Rory for commissioner! …
• Notable among the casualties to the cut line: Nick Dunlap, the University of Alabama sophomore who won The American Express five weeks ago as an amateur, then turned pro. This week he was 7-over. In his first event as a PGA tour member, the non-cut Signature Event at Pebble Beach, he finished 80th and last and earned $32,000.
That pales against the $1.512 million winner’s share at La Quinta that he couldn’t collect.
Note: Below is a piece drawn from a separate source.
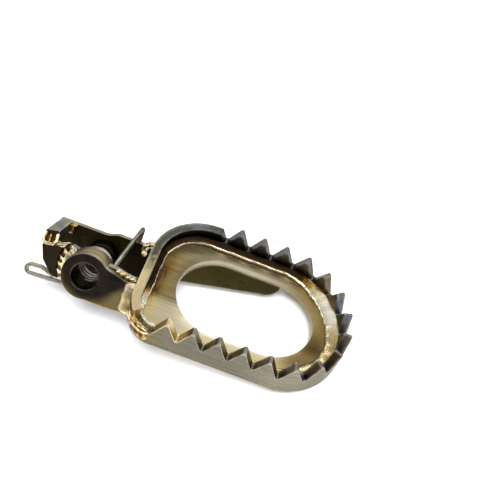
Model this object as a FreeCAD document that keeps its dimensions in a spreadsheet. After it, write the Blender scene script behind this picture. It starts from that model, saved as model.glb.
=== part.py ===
import FreeCAD, Part
import math
import os
import Sketcher

# Foot peg for an off-road motorcycle: a toothed titanium platform on a two-eyed hinge mount,
# with the torsion spring that folds it back down. One peg of a mirrored pair.
#
# Frame: origin at the middle of the pivot bore, +X along the peg to its outer tip, +Y to the
# rear, +Z up from the platform. The pivot leans, so the mount is drawn in a mount frame of its
# own: x is X, y lies in the plane of the arms and points up and to the rear, and z runs along
# the bore from the lower rear eye to the upper front eye.

doc = FreeCAD.newDocument("foot_peg")
sheet = doc.addObject("Spreadsheet::Sheet", "Dims")


class Size:
    """A length that carries both its number and its spreadsheet expression."""

    def __init__(self, number, text=None):
        self.number = float(number)
        self.text = text if text else repr(float(number))

    def join(self, sign, other, number):
        return Size(number, "(%s %s %s)" % (self.text, sign, other.text))

    def __add__(self, other):
        other = as_size(other)
        return self.join("+", other, self.number + other.number)

    def __sub__(self, other):
        other = as_size(other)
        return self.join("-", other, self.number - other.number)

    def __truediv__(self, other):
        other = as_size(other)
        return self.join("/", other, self.number / other.number)

    def __neg__(self):
        return Size(-self.number, "(0 - %s)" % self.text)


def as_size(thing):
    return thing if isinstance(thing, Size) else Size(thing)


class Dimensions:
    """Named driving dimensions, each one a row of the sheet."""

    def __init__(self, rows):
        for row, (name, number) in enumerate(rows, start=1):
            sheet.set("A%d" % row, name)
            sheet.set("B%d" % row, str(number))
            sheet.setAlias("B%d" % row, name)
            setattr(self, name, Size(number, "Dims." + name))
        sheet.recompute()


dim = Dimensions([
    # pivot and arms
    ("pivot_lean", 33.0),            # degrees between the bore and the Y axis
    ("bore_radius", 5.05),
    ("bore_chamfer", 0.6),
    ("eye_radius", 9.2),
    ("eye_face", 17.0),              # outer face of each eye, from the middle of the bore
    ("arm_thickness", 3.5),
    ("boss_inner_face", 6.5),
    ("rear_boss_radius", 6.7),
    ("front_arm_top", 4.2),
    ("front_arm_low", 8.5),
    ("layer_thickness", 3.6),
    ("rear_arm_top", 9.0),
    ("rear_arm_step", 1.6),
    ("rear_arm_foot_x", 67.6),
    ("rear_arm_foot", 8.5),
    ("rear_arm_end_x", 74.5),
    ("rear_arm_end", 12.9),
    # stop
    ("stop_x", 21.4),                # outer side of the stop bar, from the bore
    ("stop_width", 5.1),
    ("stop_height", 5.6),
    ("stop_rise", 0.9),              # how far the bar's inner edge stands above the arm
    ("cheek_inner_face", 5.7),
    ("cheek_thickness", 2.8),
    # platform
    ("band_thickness", 3.7),
    ("band_x", 19.5),                # outer face of the strip at the mount end
    ("band_tip_x", 105.2),
    ("band_front_y", -28.05),
    ("band_rear_y", 30.05),
    ("band_bottom", 2.1),
    ("tooth_tip", 18.1),
    ("tooth_depth", 8.1),
    ("tooth_pitch", 10.0),
    ("tooth_flat", 1.3),
    ("first_tooth_x", 36.3),
    ("smooth_top", 14.6),
    ("smooth_end_x", 44.0),
    ("front_tip_radius", 26.05),
    ("rear_tip_radius", 32.05),
    ("rear_corner_radius", 23.0),
    ("front_corner_radius", 12.5),
    ("plate_top", 8.1),
    ("plate_thickness", 4.0),
    ("opening_radius", 18.7),
    ("opening_inner_x", 52.6),
    ("opening_outer_x", 72.6),
    ("opening_y", 0.2),
    ("bead_leg", 3.4),
    ("bead_height", 2.4),
    ("bead_lip", 0.5),               # the bead's width at its top, on the band
    ("corner_top", 8.4),
    ("corner_end_y", -23.0),
    ("corner_bead_radius", 2.5),
    ("corner_angle", 58.0),          # degrees that the corner's beads run round it
    ("seam_height", 1.1),
    ("arm_bead_height", 1.4),
    ("fillet_leg", 2.2),
    ("boss_bead_leg", 2.4),
    ("ring_bead_leg", 1.8),
    # spring
    ("wire_radius", 0.95),
    ("coil_radius", 6.15),
    ("coil_front", 5.3),             # middle of the wire at the coil's two ends, along the bore
    ("coil_rear", -3.6),
    ("leg_end_gap", 0.6),
])

ARM_IN = dim.eye_face - dim.arm_thickness
MOUNT = FreeCAD.Placement(FreeCAD.Vector(0, 0, 0),
                          FreeCAD.Rotation(FreeCAD.Vector(1, 0, 0), 90 - dim.pivot_lean.number))
LEVEL = FreeCAD.Placement()
parts = []


# ---------------------------------------------------------------- building helpers
def new_body(name, placement=LEVEL, keep=True):
    body = doc.addObject("PartDesign::Body", name)
    body.Label = name
    body.Placement = placement
    if keep:
        parts.append(body)
    return body


def new_sketch(body, name, lift=None, plane="XY_Plane"):
    """Sketch on one of the body's own origin planes, lifted along its normal."""
    sketch = body.newObject("Sketcher::SketchObject", body.Name + name)
    origin_plane = [f for f in body.Origin.OriginFeatures if f.Role == plane][0]
    sketch.AttachmentSupport = [(origin_plane, "")]
    sketch.MapMode = "FlatFace"
    if lift is not None:
        sketch.setExpression("AttachmentOffset.Base.z", as_size(lift).text)
    return sketch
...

But it’s a start. …
• Quiz answer: Gibby Gilbert shot 65-66 in the first two rounds of the 1983 Glen Campbell Open for a 3-shot lead over Fuzzy Zoeller, but Gil Morgan wound up winning the tournament, which was played at Rancho Park because Riviera was to host the PGA Championship (which was in August, and why that necessitated a move is beyond me).
Footnote: The total purse in 1983 was $300,000, with the winner pocketing $54,000 (which, adjusted for inflation, comes to $928,966.87 and $167,214.04 in today’s dollars, respectively. This year’s total purse is $20 million and the winner will take away $4 million. Good time to be a Tour player, right?